Todo Diego es político

Natalia Torres, Águeda Pereyra, Carina González, Javiera Pérez Salerno, Yanina Safirsztein, Florencia García Alegre, Ayelén Zabaleta, Sofía Ferro, Lorena Álvarez y Bárbara Pistoia (también compiladora) son las autoras de este volumen que, en un tono ensayístico, se aproximan a Maradona como “signo abierto” entre “los guiños divinos y los anclajes terrenales”. Desde posiciones distintas y miradas diversas, en el libro hay un gran gesto de arrojo y apropiación si se considera o se toma como principio moral que “mujer” —o “mujer feminista”— y “Maradona” —o “fútbol”, todavía se oye— deberían ser asuntos separados.
En “Prometeo (des)encadenado”, García Alegre escribe: “A los 15 años, Diego ya era el sostén de su familia, con la que se había instalado en un departamento en ‘el centro’, con el pálpito caliente entre resolver lo necesario y la llegada de lo inminente”. Unos párrafos después, continúa: “Maradona enfrenta a todos, sin grises ni vergüenzas, haciéndo pública su posición social, su pelea con el poder y statu quo y el significado de un villero que se convirtió en héroe, incluso para quienes no lo vieron jugar”. La autora recurre a la mitología para repasar ciertos momentos de la historia maradoniana y desde ahí, un campo de imaginaciones fértil, articula “Las burlas de D10s a los dioses” con una visión profunda y cargada de ironía.
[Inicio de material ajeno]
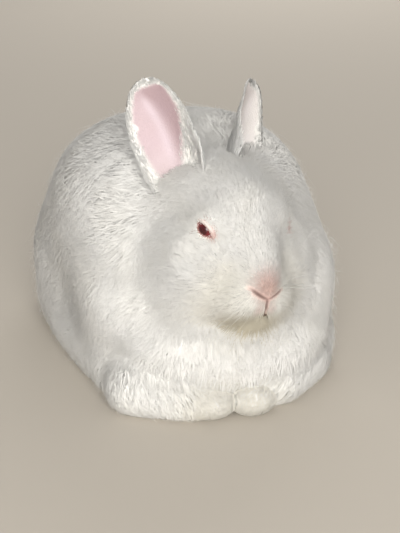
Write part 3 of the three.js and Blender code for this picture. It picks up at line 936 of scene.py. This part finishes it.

En “El armado de un hombre”, Yanina Safirsztein trabaja sobre esa marca distintiva de Maradona que era narrarse desde la tercera persona, algo que describe como “una de las experiencias más radicales y humanas: la sensación de ajenidad sobre sí mismo. El Diego, cuando habla de él, no se define desde el yo”. Y refuerza: “Cuando el Diez habla de sí mismo como si fuese otro, cuando no se apropia de su nombre, lo que está haciendo es lo mismo que hizo con su fútbol, con su magia y con su arte: una donación”. La autora continúa con el enigma detrás del nombre, ese que se nos da como propio pero no es. Explora la multiplicidad de sentidos que confluyen en “el Diego” y arriesga una interpretación al casi anagrama entre “Armando” y “Maradona” con una mirada que trenza lengua y singularidad.

Como bonus track, Carolina Sanín cierra el conjunto de ensayos con uno titulado “El reversible”. La escritora parte la territorialidad puesta en tensión por el fútbol y una definición propia del deporte que mueve millones: “El fútbol desdice, en cada gol, la demarcación del territorio. Además, en el fútbol se juega a la desorientación. No importa cuál de las mitades de la cancha le corresponde a qué equipo: son iguales, ninguna mejor que la otra”. La colombiana apunta que en ese terreno marcado por rectas, casi signado para la guerra, lo que se constata es, en realidad, la desintegración de su sistema, y ubica a Diego Maradona como aquel más capaz de hacerlo, en tanto “parece señalar la posibilidad —la realidad, la conveniencia— de la reversibilidad. Parece insistir en la confusión entre arriba y abajo, izquierda y derecha, oriente y occidente, norte y sur, cara y dorso, anverso y revés”. Diego subordina el sentido por el movimiento, por el ritmo (nunca más propio), lo que Sanín adjudica a “la intuición de una libertad extrema”, algo que “implica una gran subversión y una suspensión en el vacío. Y que así Diego parece Dios”.